What is the advantage of git lfs?
GitGit LfsGit Problem Overview
Github has a limit on push large file. So if you want to push a large file to your repo, you have to use Git LFS.
I know it's a bad idea to add binary file in git repo. But if I am using gitlab on my server and there is no limit of file size in a repo, and I don't care the repo size to be super large on my server. In this condition, what's the advantage of git lfs?git clone
or git checkout
will be faster?
Git Solutions
Solution 1 - Git
One specificity of Git (and other distributed systems) compared to centralized systems is that each repository contains the whole history of the project. Suppose you create a 100 MB file, modify it 100 times in a way that doesn't compress well. You'll end up with a 10 GB repository.
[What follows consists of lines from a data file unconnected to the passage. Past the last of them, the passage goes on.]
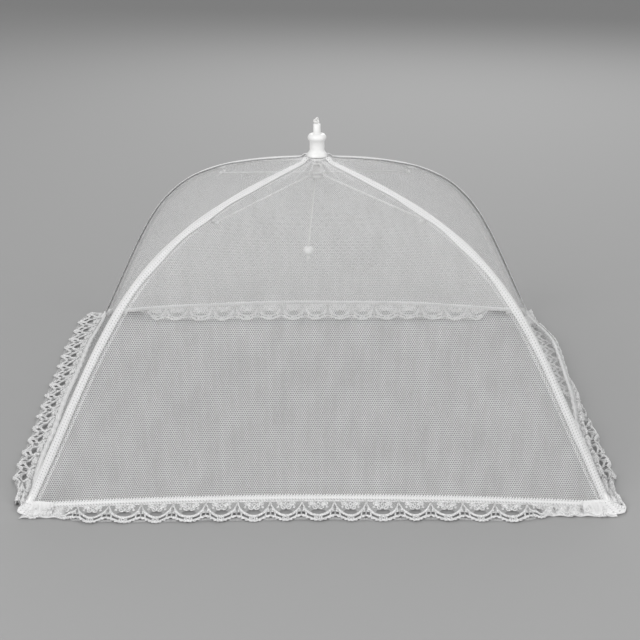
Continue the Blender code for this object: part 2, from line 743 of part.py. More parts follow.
def add_seam_tape(name, azimuth):
    """The tape sewn over one seam of the net, above the rib."""
    line = cover_line(panel_rows * 2, rib_tip_height + tip_cap_length)
    line = [Vector((skirt_radius - net_clamp_grip, net_clamp_height))] + line
    rows = []
    for spot in line:
        rise = tape_crown_rise if spot.x > net_join_radius else 0.0
        half = tape_half_width_at(spot.x)
        rows.append(
            [
                Vector((spot.x, -half, spot.y)),
                Vector((spot.x, 0.0, spot.y + rise)),
                Vector((spot.x, half, spot.y)),
            ]
        )
    mesh = sheet_mesh("seam_tape", rows)
    mesh.transform(Matrix.Rotation(math.radians(azimuth), 4, "Z"))
    tape = add_piece("seam_tape_" + name, mesh, tape_cloth)
    thicken(tape, tape_thickness)


def add_cord():
    """The pull cord: inside the tube, free below it, with its bead and the knots at both ends."""
    cord_top = stub_top
    bend = tube_shoulder_height - lip_roof - tube_bore_radius
    inside = [Vector((0.0, 0.0, cord_top)), Vector((0.0, 0.0, (cord_top + bend) / 2.0))]
    inside.append(Vector((0.0, 0.0, bend)))
    exit_point = Vector((-cord_start_offset, 0.0, runner_foot + seat_gap))
    for share in (0.4, 0.8, 1.0):
        inside.append(Vector((0.0, 0.0, bend)).lerp(exit_point, share))
    add_piece("cord_in_tube", wire_mesh("cord_in_tube", inside, cord_diameter), cord_cloth)

    start = Vector((-cord_start_offset, 0.0, runner_foot))
    free = []
    for step in range(cord_points):
        share = step / (cord_points - 1)
        free.append(start + Vector((-cord_drift * share, 0.0, -cord_drop * share)))
    add_piece("pull_cord", wire_mesh("pull_cord", free, cord_diameter), cord_cloth)

    bead_half_height = bead_radius * bead_flat_share
    bead_middle = free[-1] - Vector((0.0, 0.0, seat_gap + bead_half_height))
    bead = turned_mesh("bead", ball_outline(bead_radius, bead_half_height, 8), small_sides, closed=False)
    bead.transform(Matrix.Translation(bead_middle))
    add_piece("bead", bead, white_plastic)

    end_drop = bead_half_height + seat_gap + end_knot_radius
    add_knot("end_knot", bead_middle - Vector((0.0, 0.0, end_drop)), end_knot_radius)
    top_knot = add_knot("top_knot", Vector((0.0, 0.0, stub_top + seat_gap + knot_radius)), knot_radius)
    lobe_out, lobe_up = knot_lobe_place_shares
    lobe = turned_mesh("knot_lobe", ball_outline(knot_radius, knot_radius, 6), small_sides, closed=False)
    lobe.transform(Matrix.Scale(knot_lobe_share, 4))
    lobe_shift = Vector((knot_radius * lobe_out, 0.0, knot_radius * (1.0 + lobe_up)))
    lobe.transform(Matrix.Translation(Vector((0.0, 0.0, stub_top + seat_gap)) + lobe_shift))
    shape_with(top_knot, add_tool("knot_lobe", lobe), "UNION")


def add_knot(name, place, radius):
    """A knot pulled tight, as a rounded lump."""
    mesh = turned_mesh(name, ball_outline(radius, radius, 6), small_sides, closed=False)
    mesh.transform(Matrix.Translation(place))
    return add_piece(name, mesh, cord_cloth)


for leftover in list(bpy.data.objects):
    bpy.data.objects.remove(leftover, do_unlink=True)

add_crown()
add_runner()
add_cord()
for quarter, heading in zip(quarter_names, quarter_azimuths):
    add_rib(quarter, heading)
    add_stretcher(quarter, heading)
    add_seam_tape(quarter, heading)
for side, side_turn, side_lift in zip(side_names, side_turns, hem_lifts):
    add_side(side, side_turn, side_lift)
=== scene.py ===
import math

import bmesh
import bpy
import numpy as np
from mathutils import Matrix, Vector


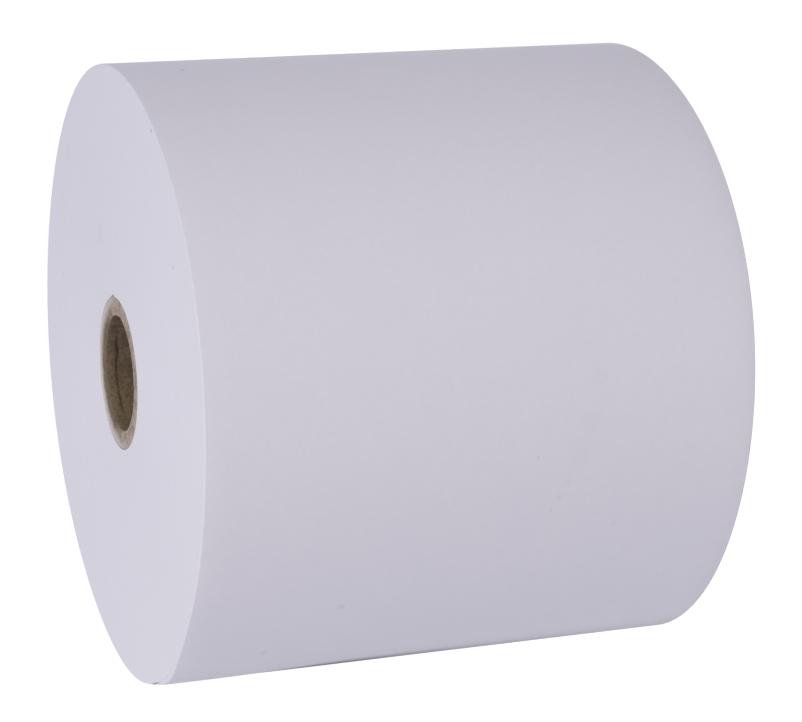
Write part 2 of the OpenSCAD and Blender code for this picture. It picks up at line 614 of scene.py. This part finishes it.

This means that each clone will download 10 GB of data, eat 10 GB of disk space on each machine on which you're making a clone. What's even more frustrating: you'd still have to download these 10 GB of data even if you git rm
the big files.
Putting big files in a separate system like git-lfs allow you to store only pointers to each version of the file in the repository, hence each clone will only download a tiny piece of data for each revision. The checkout will download only the version you are using, i.e. 100 MB in the example above. As a result, you would be using disk space on the server, but saving a lot of bandwidth and disk space on the client.
In addition to this, the algorithm used by git gc
(internally, git repack
) does not always work well with big files. Recent versions of Git made progress in this area and it should work reasonably well, but using a big repository with big files in it may eventually get you in trouble (like not having enough RAM to repack your repository).